**PROBLEM:**
Repeat exactly the lines from the one containing "Recreate this object" through the one containing "reflector_t = 1.2", both lines included, please, without any other lines.

**RECORDS SHOWN:**
— start —
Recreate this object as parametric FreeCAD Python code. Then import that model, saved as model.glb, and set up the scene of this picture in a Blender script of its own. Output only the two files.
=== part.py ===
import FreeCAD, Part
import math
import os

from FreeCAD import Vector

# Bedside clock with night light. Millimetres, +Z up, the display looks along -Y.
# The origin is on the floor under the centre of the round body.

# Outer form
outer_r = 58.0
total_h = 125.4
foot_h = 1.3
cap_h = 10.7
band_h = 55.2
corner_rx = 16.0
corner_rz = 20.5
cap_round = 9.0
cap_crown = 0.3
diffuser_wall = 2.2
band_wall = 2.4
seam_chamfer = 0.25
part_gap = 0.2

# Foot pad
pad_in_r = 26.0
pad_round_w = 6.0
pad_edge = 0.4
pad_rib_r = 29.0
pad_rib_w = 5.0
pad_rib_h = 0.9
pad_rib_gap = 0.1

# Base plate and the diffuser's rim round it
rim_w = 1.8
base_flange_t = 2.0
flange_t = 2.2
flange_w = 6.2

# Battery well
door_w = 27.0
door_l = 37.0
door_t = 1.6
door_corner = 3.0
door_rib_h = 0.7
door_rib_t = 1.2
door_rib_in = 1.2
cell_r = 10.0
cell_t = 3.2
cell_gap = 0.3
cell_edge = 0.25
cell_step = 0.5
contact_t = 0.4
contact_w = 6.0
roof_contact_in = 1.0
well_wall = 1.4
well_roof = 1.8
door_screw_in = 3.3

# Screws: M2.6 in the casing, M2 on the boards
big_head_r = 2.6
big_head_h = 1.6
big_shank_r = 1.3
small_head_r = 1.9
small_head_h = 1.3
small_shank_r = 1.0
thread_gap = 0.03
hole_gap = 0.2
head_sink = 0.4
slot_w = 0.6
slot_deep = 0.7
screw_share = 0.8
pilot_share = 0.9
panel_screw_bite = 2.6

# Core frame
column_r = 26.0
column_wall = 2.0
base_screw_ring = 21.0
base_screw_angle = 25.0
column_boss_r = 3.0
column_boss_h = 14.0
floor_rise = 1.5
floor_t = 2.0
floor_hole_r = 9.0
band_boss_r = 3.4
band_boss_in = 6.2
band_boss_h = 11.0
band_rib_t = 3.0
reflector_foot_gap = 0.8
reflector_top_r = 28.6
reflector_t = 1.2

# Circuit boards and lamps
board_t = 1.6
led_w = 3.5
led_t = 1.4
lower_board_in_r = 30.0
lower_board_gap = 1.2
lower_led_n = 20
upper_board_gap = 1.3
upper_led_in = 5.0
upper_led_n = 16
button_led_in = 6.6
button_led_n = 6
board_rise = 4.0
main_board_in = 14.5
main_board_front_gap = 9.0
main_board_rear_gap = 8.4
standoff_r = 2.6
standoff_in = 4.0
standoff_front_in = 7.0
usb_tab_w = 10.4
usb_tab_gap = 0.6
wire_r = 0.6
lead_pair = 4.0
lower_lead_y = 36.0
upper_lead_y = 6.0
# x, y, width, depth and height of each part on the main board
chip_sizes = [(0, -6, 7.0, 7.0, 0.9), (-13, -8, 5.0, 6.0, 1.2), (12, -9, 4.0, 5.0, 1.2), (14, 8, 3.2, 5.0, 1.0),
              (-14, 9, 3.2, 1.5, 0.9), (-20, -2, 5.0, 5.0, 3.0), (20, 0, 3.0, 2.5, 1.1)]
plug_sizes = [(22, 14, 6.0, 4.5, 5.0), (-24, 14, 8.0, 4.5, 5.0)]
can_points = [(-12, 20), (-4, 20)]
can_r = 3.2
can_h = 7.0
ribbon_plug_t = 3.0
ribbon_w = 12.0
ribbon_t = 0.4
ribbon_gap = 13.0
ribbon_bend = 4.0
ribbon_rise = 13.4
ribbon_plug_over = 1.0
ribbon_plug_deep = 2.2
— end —
— start —
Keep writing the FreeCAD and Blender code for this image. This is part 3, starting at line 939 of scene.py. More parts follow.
— end —
**EXERCISE RESPONSE:**
Recreate this object as parametric FreeCAD Python code. Then import that model, saved as model.glb, and set up the scene of this picture in a Blender script of its own. Output only the two files.
=== part.py ===
import FreeCAD, Part
import math
import os

from FreeCAD import Vector

# Bedside clock with night light. Millimetres, +Z up, the display looks along -Y.
# The origin is on the floor under the centre of the round body.

# Outer form
outer_r = 58.0
total_h = 125.4
foot_h = 1.3
cap_h = 10.7
band_h = 55.2
corner_rx = 16.0
corner_rz = 20.5
cap_round = 9.0
cap_crown = 0.3
diffuser_wall = 2.2
band_wall = 2.4
seam_chamfer = 0.25
part_gap = 0.2

# Foot pad
pad_in_r = 26.0
pad_round_w = 6.0
pad_edge = 0.4
pad_rib_r = 29.0
pad_rib_w = 5.0
pad_rib_h = 0.9
pad_rib_gap = 0.1

# Base plate and the diffuser's rim round it
rim_w = 1.8
base_flange_t = 2.0
flange_t = 2.2
flange_w = 6.2

# Battery well
door_w = 27.0
door_l = 37.0
door_t = 1.6
door_corner = 3.0
door_rib_h = 0.7
door_rib_t = 1.2
door_rib_in = 1.2
cell_r = 10.0
cell_t = 3.2
cell_gap = 0.3
cell_edge = 0.25
cell_step = 0.5
contact_t = 0.4
contact_w = 6.0
roof_contact_in = 1.0
well_wall = 1.4
well_roof = 1.8
door_screw_in = 3.3

# Screws: M2.6 in the casing, M2 on the boards
big_head_r = 2.6
big_head_h = 1.6
big_shank_r = 1.3
small_head_r = 1.9
small_head_h = 1.3
small_shank_r = 1.0
thread_gap = 0.03
hole_gap = 0.2
head_sink = 0.4
slot_w = 0.6
slot_deep = 0.7
screw_share = 0.8
pilot_share = 0.9
panel_screw_bite = 2.6

# Core frame
column_r = 26.0
column_wall = 2.0
base_screw_ring = 21.0
base_screw_angle = 25.0
column_boss_r = 3.0
column_boss_h = 14.0
floor_rise = 1.5
floor_t = 2.0
floor_hole_r = 9.0
band_boss_r = 3.4
band_boss_in = 6.2
band_boss_h = 11.0
band_rib_t = 3.0
reflector_foot_gap = 0.8
reflector_top_r = 28.6
reflector_t = 1.2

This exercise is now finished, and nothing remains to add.